__Aim of the exercise__: Search the material below for the word "where". Copy every line that has it.

__Records for the exercise__:
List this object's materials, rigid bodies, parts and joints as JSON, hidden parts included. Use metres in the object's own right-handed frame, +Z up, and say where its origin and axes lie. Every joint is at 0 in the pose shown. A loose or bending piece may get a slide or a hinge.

...

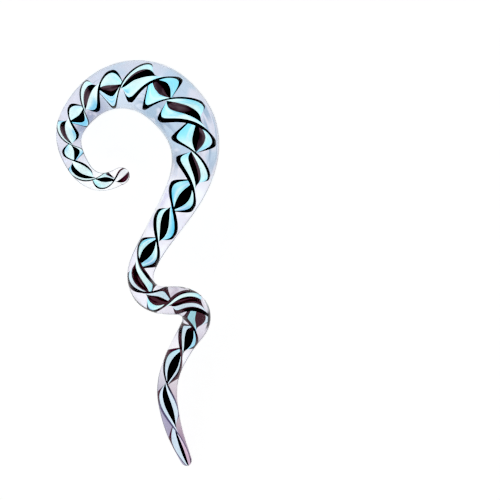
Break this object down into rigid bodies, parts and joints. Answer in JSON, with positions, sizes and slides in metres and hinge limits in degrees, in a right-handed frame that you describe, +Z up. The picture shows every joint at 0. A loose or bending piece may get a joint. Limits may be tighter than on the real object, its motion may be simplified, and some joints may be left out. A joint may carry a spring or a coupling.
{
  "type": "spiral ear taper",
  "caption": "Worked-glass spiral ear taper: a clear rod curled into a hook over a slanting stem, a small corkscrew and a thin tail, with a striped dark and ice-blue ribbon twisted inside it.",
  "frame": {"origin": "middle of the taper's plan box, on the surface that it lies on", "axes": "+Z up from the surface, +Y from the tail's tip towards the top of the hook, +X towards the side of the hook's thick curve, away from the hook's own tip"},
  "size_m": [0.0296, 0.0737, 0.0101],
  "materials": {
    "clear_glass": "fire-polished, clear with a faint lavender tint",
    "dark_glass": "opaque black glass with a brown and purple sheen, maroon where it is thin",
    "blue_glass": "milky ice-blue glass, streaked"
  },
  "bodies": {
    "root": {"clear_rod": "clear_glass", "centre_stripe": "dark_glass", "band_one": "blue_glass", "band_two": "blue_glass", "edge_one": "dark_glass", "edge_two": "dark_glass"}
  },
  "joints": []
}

---

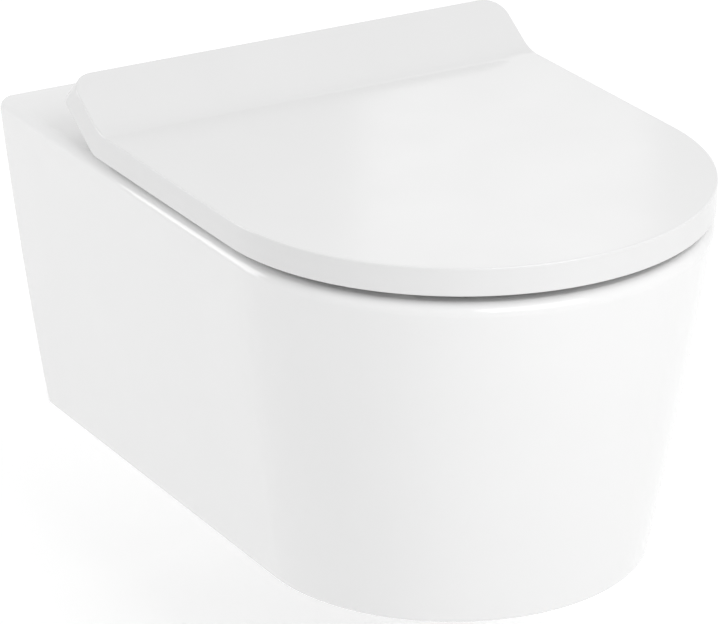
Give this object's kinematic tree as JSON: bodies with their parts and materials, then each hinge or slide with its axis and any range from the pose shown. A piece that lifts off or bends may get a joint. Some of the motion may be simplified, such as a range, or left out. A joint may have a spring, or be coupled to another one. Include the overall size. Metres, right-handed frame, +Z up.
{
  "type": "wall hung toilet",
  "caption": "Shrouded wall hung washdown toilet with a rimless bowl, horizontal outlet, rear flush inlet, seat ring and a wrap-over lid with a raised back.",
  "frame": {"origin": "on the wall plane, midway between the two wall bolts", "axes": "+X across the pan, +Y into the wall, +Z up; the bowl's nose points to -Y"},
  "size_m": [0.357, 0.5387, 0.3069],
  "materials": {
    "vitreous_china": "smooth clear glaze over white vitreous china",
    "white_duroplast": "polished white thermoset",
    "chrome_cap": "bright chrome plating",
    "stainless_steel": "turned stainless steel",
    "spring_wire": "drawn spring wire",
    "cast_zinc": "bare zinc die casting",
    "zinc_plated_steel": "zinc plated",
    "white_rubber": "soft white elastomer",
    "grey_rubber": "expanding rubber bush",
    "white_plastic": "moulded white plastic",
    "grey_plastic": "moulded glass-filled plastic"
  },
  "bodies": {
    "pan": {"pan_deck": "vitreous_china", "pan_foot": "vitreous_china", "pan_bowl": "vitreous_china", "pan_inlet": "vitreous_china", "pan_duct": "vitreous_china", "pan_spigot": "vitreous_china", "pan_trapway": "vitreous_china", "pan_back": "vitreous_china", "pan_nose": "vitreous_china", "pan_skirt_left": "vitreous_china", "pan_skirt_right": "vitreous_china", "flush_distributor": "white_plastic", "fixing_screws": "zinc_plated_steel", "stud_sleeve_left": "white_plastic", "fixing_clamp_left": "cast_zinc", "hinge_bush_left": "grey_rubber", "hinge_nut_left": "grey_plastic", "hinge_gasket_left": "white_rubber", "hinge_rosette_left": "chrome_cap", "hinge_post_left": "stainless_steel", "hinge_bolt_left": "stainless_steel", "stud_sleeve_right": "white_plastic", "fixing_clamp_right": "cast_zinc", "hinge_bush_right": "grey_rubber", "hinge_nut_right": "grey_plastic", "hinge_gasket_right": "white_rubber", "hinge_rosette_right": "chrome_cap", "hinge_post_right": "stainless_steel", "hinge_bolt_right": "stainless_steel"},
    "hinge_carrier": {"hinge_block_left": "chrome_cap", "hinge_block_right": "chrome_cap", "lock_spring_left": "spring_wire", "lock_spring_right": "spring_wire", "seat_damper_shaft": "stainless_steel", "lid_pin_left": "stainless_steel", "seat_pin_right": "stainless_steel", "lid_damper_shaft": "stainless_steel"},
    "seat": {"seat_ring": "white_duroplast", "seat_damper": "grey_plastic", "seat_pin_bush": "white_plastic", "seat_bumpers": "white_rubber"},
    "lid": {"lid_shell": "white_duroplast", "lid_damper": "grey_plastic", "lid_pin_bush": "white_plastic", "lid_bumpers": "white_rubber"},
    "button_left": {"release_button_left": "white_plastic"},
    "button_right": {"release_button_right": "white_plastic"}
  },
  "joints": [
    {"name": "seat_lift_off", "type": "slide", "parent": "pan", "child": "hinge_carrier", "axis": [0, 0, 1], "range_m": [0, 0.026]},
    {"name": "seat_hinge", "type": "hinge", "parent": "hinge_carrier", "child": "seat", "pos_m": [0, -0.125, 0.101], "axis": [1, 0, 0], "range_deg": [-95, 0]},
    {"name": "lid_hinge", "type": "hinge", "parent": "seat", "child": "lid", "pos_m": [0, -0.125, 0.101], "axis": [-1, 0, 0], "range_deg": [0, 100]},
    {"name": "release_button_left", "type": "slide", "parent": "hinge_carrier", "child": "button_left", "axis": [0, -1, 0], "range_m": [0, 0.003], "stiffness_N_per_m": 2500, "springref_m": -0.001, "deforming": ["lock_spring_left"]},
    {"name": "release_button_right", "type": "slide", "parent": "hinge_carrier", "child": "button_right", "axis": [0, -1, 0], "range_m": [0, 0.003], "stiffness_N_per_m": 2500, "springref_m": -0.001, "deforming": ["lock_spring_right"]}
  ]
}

__Result of the exercise__:
List this object's materials, rigid bodies, parts and joints as JSON, hidden parts included. Use metres in the object's own right-handed frame, +Z up, and say where its origin and axes lie. Every joint is at 0 in the pose shown. A loose or bending piece may get a slide or a hinge.
    "dark_glass": "opaque black glass with a brown and purple sheen, maroon where it is thin",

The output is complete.